Hagel told me he was flying off to participate in a forum organized by former Clinton chief-of-staff Leon Panetta, and I read about his comments later in the news.
The word is slowly leaking out that not only is Chuck Hagel not going to run for President — but he’s not going to run for the Senate again in 2008. I’m not sure this is the final word, but Hagel is getting ready to make an announcement either this next Saturday or the one following — and all indicators are that he is going to depart an institution that very much still needs his conscience and sensibilities.
Dems are already readying New School President and former Senator Bob Kerrey to run. I don’t want to comment on Kerrey right now. I’ve worked with him, and suffice it say that we each survived the experience. He’s tough-minded, iconoclastic, and ruthlessly political in a good sense — traits I admire.
But this isn’t about Kerrey. It’s about Hagel.
Chuck Hagel is the kind of Republican that would would bring health back to American politics. He’s a Republican conservative — no doubt about it. But he’s the kind of Republican who respects the views of Democrats. He’ll compete with them, but respect them. He’s not about a hyperventilating right that rules by assertion and Cheney/Rove “50% + 1” delusions.

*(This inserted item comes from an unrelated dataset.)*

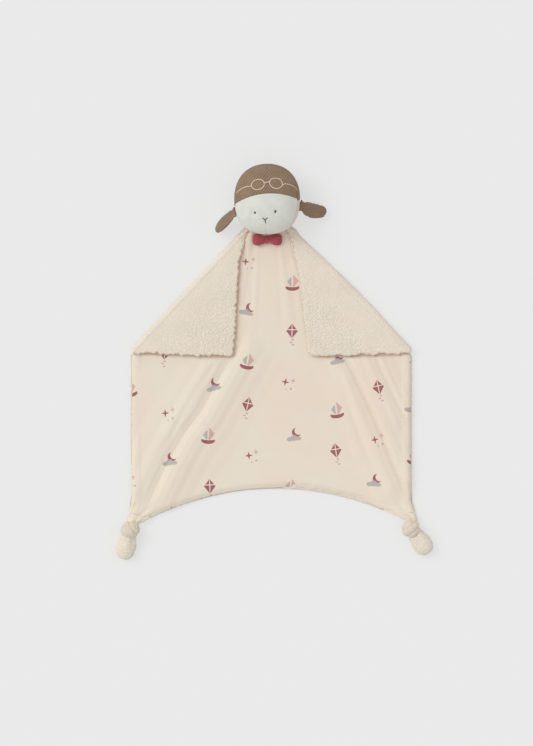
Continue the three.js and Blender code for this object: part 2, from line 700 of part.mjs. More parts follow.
const { face_panel, nape_panel, head_stuffing, ...cap } = headPieces();
place({ face_panel }, "velour");
place({ nape_panel }, "nape");
place({ head_stuffing }, "stuffing");
place(cap, "corduroy");
place({ bow_left_lobe: bowLobe(-1), bow_right_lobe: bowLobe(1) }, "burgundy");
place({ bow_binding: bowBinding() }, "burgundy");
place({ left_eye: eye(...LEFT_EYE), right_eye: eye(...RIGHT_EYE), mouth: mouth() }, "darkThread");
place({ goggle_left_lens: lens(-1), goggle_right_lens: lens(1), goggle_bridge: bridge() }, "paleThread");
place({ goggle_left_strap: strap(-1), goggle_right_strap: strap(1) }, "paleThread");

export default lovey;
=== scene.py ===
# A baby's lovey lying face up: a stuffed lamb's head with a corduroy cap, embroidered goggles and long ears,
# a bow tie, and a comfort blanket of printed jersey backed with sherpa. Its two upper corners are folded to
# the front, and its two lower ones are knotted.
# Metres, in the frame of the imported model: X to the right, Y towards the head, Z up.
import math
from functools import cache

import bmesh
import bpy
import numpy as np
from bpy.props import FloatProperty, FloatVectorProperty, PointerProperty
from mathutils import Matrix, Vector
from mathutils.bvhtree import BVHTree
from mathutils.kdtree import KDTree


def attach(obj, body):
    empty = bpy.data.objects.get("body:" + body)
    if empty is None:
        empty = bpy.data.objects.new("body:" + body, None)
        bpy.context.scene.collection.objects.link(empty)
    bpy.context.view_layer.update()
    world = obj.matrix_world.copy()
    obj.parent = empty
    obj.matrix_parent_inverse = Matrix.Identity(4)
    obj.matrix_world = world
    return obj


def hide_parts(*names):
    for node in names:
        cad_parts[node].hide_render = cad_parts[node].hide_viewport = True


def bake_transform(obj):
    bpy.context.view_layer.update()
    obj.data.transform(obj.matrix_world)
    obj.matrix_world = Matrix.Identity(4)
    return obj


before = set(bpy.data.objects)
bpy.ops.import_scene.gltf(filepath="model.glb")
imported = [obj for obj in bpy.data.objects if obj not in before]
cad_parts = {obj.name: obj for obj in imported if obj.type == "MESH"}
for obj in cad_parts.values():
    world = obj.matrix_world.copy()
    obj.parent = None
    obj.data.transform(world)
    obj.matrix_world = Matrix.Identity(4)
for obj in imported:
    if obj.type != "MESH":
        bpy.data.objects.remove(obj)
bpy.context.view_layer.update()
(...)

Hagel — like John Warner — both have a great deal of concern for the state of the military today. So does Senator Jack Reid who served in the military. All of the presidential candidates are speaking about the need to restore our military so that its capabilities and morale don’t erode further — but Hagel, Warner, Reid, McCain, Webb — these folks have different inroads to understanding the plight of service people and the military system today.
Hagel was the boldest in my view in fighting George W. Bush on the war. Republicans and Democrats need his kind of logic and leadership — and it would be a terrible shame for him to leave the Senate.
I think he may leave anyway. But he shouldn’t. He should rethink his views on this as he’s not talking to the right people.
More on what he might do in his next life later — but in the mean time, i just want to post an open admonishment to him for these rumors that he might end his tenure.
Hagel has been a terrific national leader in my view — and leaving now reduces our ability to correct the many, many problems in our national security and foreign policy portfolios after the Bush administration finally is brought to an end. He should stay where he is and should partner with the next President and the next raft of Senators and Congressman in undoing the damage done.